My Bloody Valentine ~ Le Zénith. Paris.









Première Partie : Le Volume Courbe



Ce qu’en a pensé Eric :
« Le périphérique bloqué, l'été qui hésite à démarrer, un petit Zénith plein au quart, Gilles B aphone, voici une soirée qui mise sur la tristesse et le spleen. Alors quand la petite chanteuse du Volume Courbe susurre ses bribes de chansons, sans coeur ni âme, fragments microscopiques de mélancolie vidée de toute essence, accrochée au micro pour ne pas s'enfuir, je me dis qu'il y a des limites à la cruauté : pourquoi programmer un groupe aussi vert, qui n'a en tout et pour tout que 2 ou 3 (jolies) idées mais ose à peine les exprimer, dans une telle salle ? Le public est doux, qui ne veut pas effaroucher nos adolescents, et le silence est tel - la foule est calme, le groupe n'a guère qu'une guitare sèche, un xylophone, non amplifiés, et une batterie - que l'on entend les déclencheurs des appareils des photographes dans la fosse ("du jamais vu au Zénith", nous confirme Robert en riant). Avons-nous même entendu de la musique pendant 25 minutes ? Non, seulement des bribes de son, des rires gênés d'enfants... Ailleurs, cela aurait pu être charmant, ce soir, c'était nul et non avenu.

Nous, on est là pour se faire exploser la tête, pour que nos oreilles saignent, on a mis un point d'honneur à ne pas accepter les bouchons offerts gratuitement à l'entrée, on a eu un peu peur en constatant que, derrière la console, trainait un appareil de contrôle du niveau sonore. Alors quand, après 20 minutes environ de concert, Kevin Shields, muet jusque là, à son habitude, nous dit - par deux fois - d'un air dépité : "Les gens de la salle ont baissé le son de la sono, on n'y peut rien, on s'excuse si vous n'entendez pas notre musique comme elle devrait...", nos pires craintes se matérialisent : décidément, la France, avec ses règlements et sa folie dictatoriale d'un Etat se délectant de la privation des libertés "pour le bien de tous", n'est pas le pays du Rock, et il n'est pas sûr que My Bloody Valentine revienne de si tôt jouer en nos contrées. Mais le pire reste à venir : lors du dernier morceau, l'épique "You Made Me Realise", qui voit My Bloody Valentine se lancer dans un tunnel bruitiste extrême, couronnant magnifiquement le concert, le son lâche après une quinzaine de minutes, laissant les musiciens et le public comme égarés au milieu du silence... Problème technique ? Excès de censure parce que le son a régulièrement frisé - dépassé peut-être - les limites légales ? On ne le saura pas, et après une petite dizaine de minutes d'attente, le morceau peut repartir, jusqu'à ce que Kevin ait (apparemment) des problèmes avec ses pédales d'effets et déclare définitivement forfait. Une fin en eau de boudin pour un concert qui a été pour moi le meilleur que j'aie jamais vu et entendu du groupe, et qui a consacré le grand retour d'un artiste majeur, d'un créateur essentiel des années 90.

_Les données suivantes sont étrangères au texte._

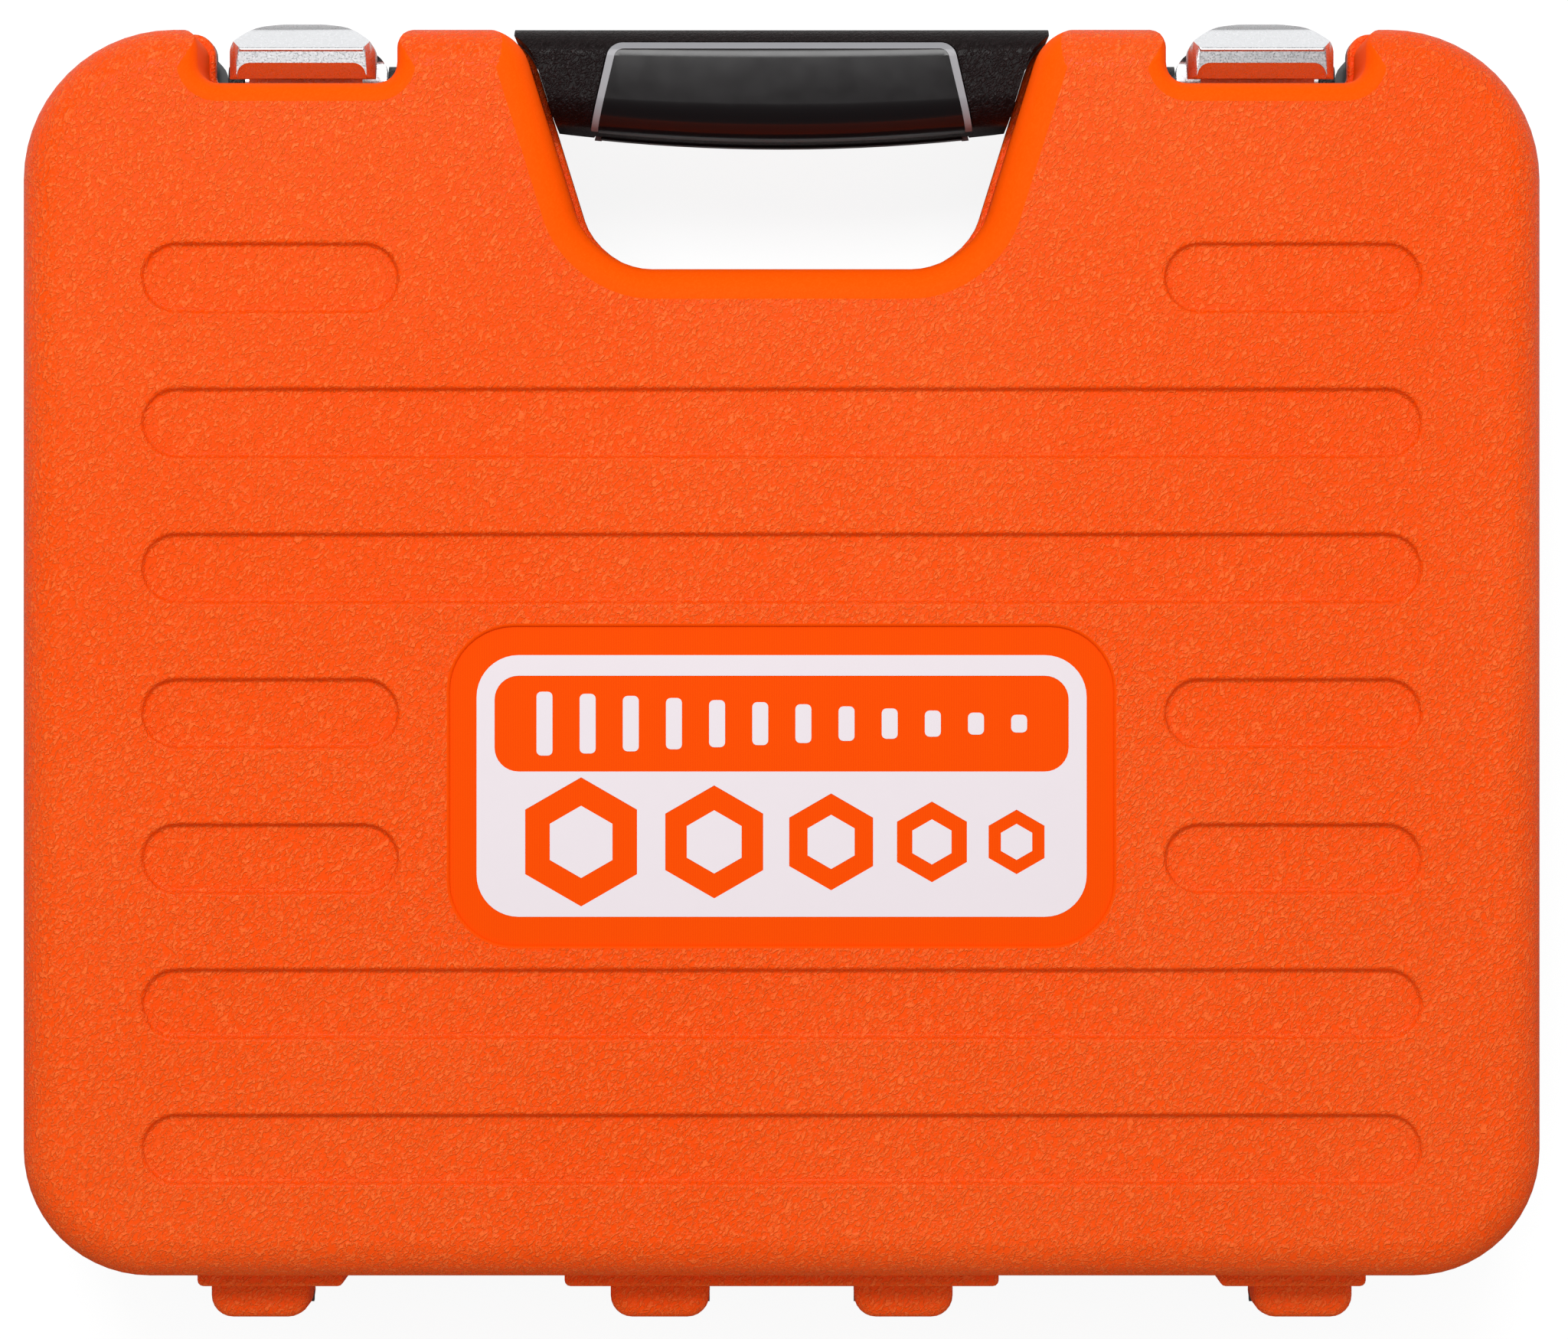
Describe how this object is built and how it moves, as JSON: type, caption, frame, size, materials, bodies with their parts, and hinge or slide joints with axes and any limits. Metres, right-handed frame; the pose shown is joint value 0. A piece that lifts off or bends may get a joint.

Car on a frisé la perfection dans le genre, ce soir, ou plutôt, on l'aurait frisée si le niveau sonore aurait pu être à la hauteur - épique, pas moins - des shows "normaux" (c'est-à-dire pas en France) de My Bloody Valentine : un son quand même puissant et somptueux, un travail remarquable sur les ambiances lumineuses, entre projection d'images psychédéliques et stroboscopes incitant à la transe ("Ne manquait que les pétards", confirmait Gilles B), une set list proposant une belle escalade émotionnelle et sonore jusqu'au sus nommé "You Made Me Realise" et sa plongée en apnée dans l'abstraction bruitiste. J'ai, quant à moi, mis un peu de temps à plonger dans le magma, et c'est "Only Shallow", la célèbre ouverture de Loveless, avec ses attaques soniques surpuissantes, qui a été le premier déclencheur du plaisir pour moi. Ensuite, une fois ce seuil passé, il n'a plus été question que de se laisser dériver dans cet univers aussi abstrait que prodigieusement physique (à ce niveau sonore, la musique devient presque tangible) et de rechercher une sorte d'osmose à la fois hébétée et confortable. Le sommet du concert a été pour moi un morceau magnifique, dont le titre m'échappe (help !!), superbe construction quasi-géométrique et répétitive, sur lequel l'effet de "transe" a joué en plein, jusqu'au plaisir (d'ailleurs, j'ai jeté un coup d'oeil à Gilles B, à côté de moi, et il a passé tout le morceau à se laisser emporter, les yeux fermés, par la pulsation de vie de la musique...).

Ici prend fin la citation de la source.